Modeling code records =

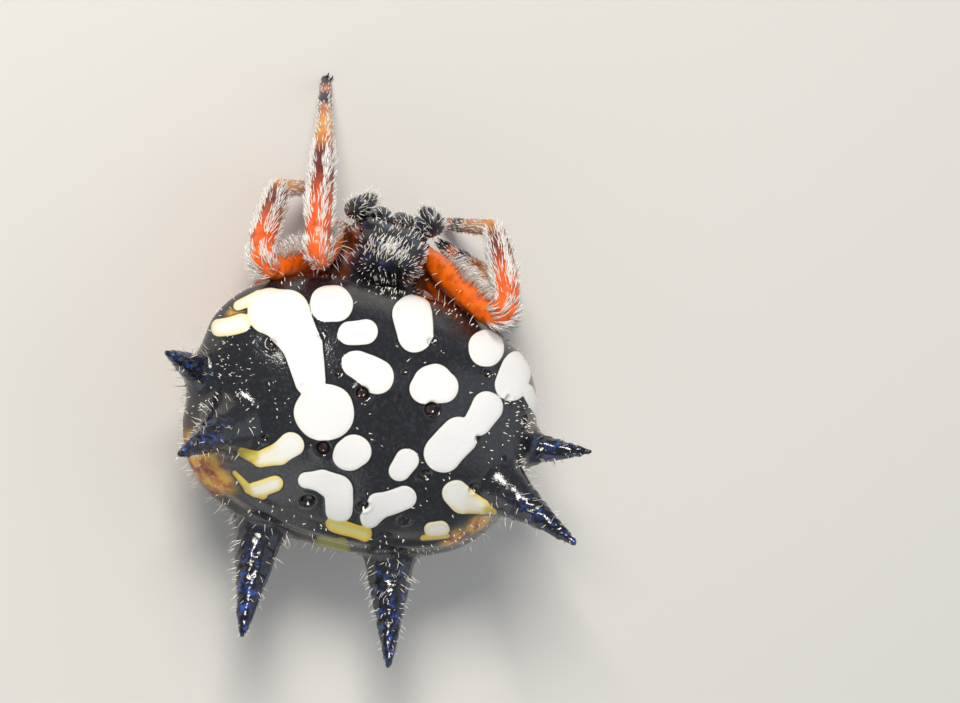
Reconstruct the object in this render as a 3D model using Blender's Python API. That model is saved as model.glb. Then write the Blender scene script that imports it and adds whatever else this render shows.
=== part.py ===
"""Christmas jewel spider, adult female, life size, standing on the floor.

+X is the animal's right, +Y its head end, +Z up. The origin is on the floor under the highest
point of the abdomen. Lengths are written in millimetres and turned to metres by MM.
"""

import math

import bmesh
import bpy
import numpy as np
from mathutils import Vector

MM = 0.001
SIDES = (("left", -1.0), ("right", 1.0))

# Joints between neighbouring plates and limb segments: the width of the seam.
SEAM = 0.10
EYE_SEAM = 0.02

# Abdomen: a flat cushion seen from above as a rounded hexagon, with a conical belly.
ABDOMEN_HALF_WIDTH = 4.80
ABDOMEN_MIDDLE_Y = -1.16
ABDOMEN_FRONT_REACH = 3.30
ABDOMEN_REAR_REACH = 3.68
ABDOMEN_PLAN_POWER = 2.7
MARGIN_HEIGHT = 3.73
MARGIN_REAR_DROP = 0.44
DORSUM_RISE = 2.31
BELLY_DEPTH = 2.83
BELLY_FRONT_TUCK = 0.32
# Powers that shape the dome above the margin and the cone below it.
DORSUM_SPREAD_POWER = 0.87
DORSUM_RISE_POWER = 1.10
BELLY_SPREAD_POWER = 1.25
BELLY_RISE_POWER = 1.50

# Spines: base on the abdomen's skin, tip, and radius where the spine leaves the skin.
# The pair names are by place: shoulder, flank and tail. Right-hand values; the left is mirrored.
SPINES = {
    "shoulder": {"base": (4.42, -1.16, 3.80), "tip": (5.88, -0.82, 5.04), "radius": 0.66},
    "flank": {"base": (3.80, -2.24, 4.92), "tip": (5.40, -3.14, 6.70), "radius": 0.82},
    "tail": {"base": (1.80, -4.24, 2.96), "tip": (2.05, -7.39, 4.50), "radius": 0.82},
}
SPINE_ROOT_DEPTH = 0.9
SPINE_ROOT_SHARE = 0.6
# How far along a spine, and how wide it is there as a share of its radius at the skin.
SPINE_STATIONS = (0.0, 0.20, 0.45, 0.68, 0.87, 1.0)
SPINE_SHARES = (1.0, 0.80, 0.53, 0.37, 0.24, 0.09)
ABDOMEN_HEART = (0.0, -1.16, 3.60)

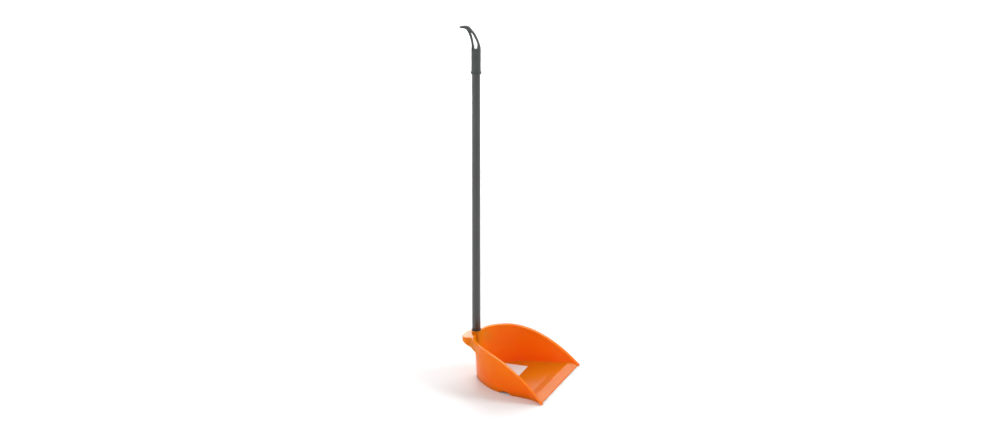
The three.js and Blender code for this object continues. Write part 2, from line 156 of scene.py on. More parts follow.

Task to carry out = Pull out all lines containing "object".

Result for this task =
Reconstruct the object in this render as a 3D model using Blender's Python API. That model is saved as model.glb. Then write the Blender scene script that imports it and adds whatever else this render shows.
The three.js and Blender code for this object continues. Write part 2, from line 156 of scene.py on. More parts follow.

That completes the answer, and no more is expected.